I would encourage investigation of what others have done in this area, see if there are better test runners, rather than invent a new mechanism. I would like that the Derby JUnit tests continue to run as other Junit tests so others can run & integrate them up easily. If the default running of Derby's JUnit tests produce a lot of output that will confuse others who are used to the model where a test produces no output if it succeeds.

The default behaviour could be to write nothing if that is what we want, while still making it possible to get log from the tests for those who want that. With for instance the logging API that I suggest the logstatements will be in the code but wether the log actually gets printed anywhere (console or file) can be controlled dynamically with properties. Different runners can give more detailed information on the exact tests that were run, but no runners will give us insight into what each test actually did.

I very much agree that the tests should run as other JUnit tests and not be confusing when others want to integrate them in junit-compatible environments.

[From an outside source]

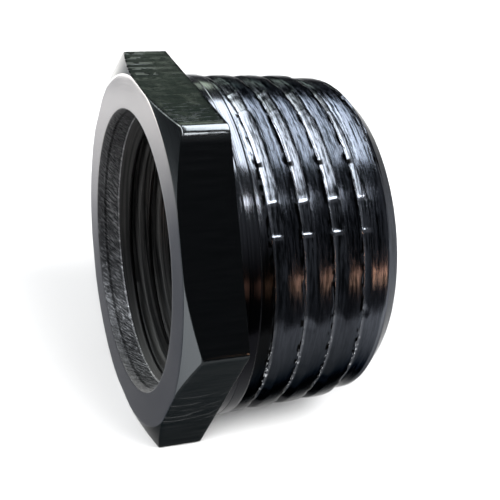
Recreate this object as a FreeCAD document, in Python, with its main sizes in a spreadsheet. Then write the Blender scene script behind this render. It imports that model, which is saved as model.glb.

I think the type of testsuite you have and the breadth of test execution you do influences the need for logging in the tests. If you have a testuite of "unit like" tests that just do a single method call into the product (as JUnit was intended for), the exception thrown from a test will probably give you the information you need to be able to analyze what happened. If you have a testsuite of many complex/long/multithreaded tests run within a variety of configurations and decorators, errors can be difficult to analyze and you will more often have to put som debug in the test and rerun to get what you need.

Tests are run nightly on several platforms and jvms. When the junit suite grows to a size comparable with the old testsuite and beyond, there will be problems to analyze every night. If these problems are accompanied with a sensible amount of log it will ease the work of the analyzer, who often will not be the original author of the test. The tests will not be perfect, there will be situations that should lead to an exception being thrown that doesn't, but instead create difficulties for following tests. These issues will also be very costly to track down without a better view into what each test actually did.

A last issue is that when you make changes to a test, it is good to get some verification that the changes actually had the desired effect. Being able to take a look at the log from the nightly run of tests and verify that the output from your fix got printed is a nice way of doing just that. We all develop on different systems so even when it worked on yours it might not have the same effect on the one its failing on in the nightlies. You may not even be able to reproduce the problem on the machines you have access to and depend on getting more output when it happens, perhaps intermittently) in others testing.

If you think about the old harness, how often have you made use of information from the testlogs that you wouldn't have gotten from just an exception thrown?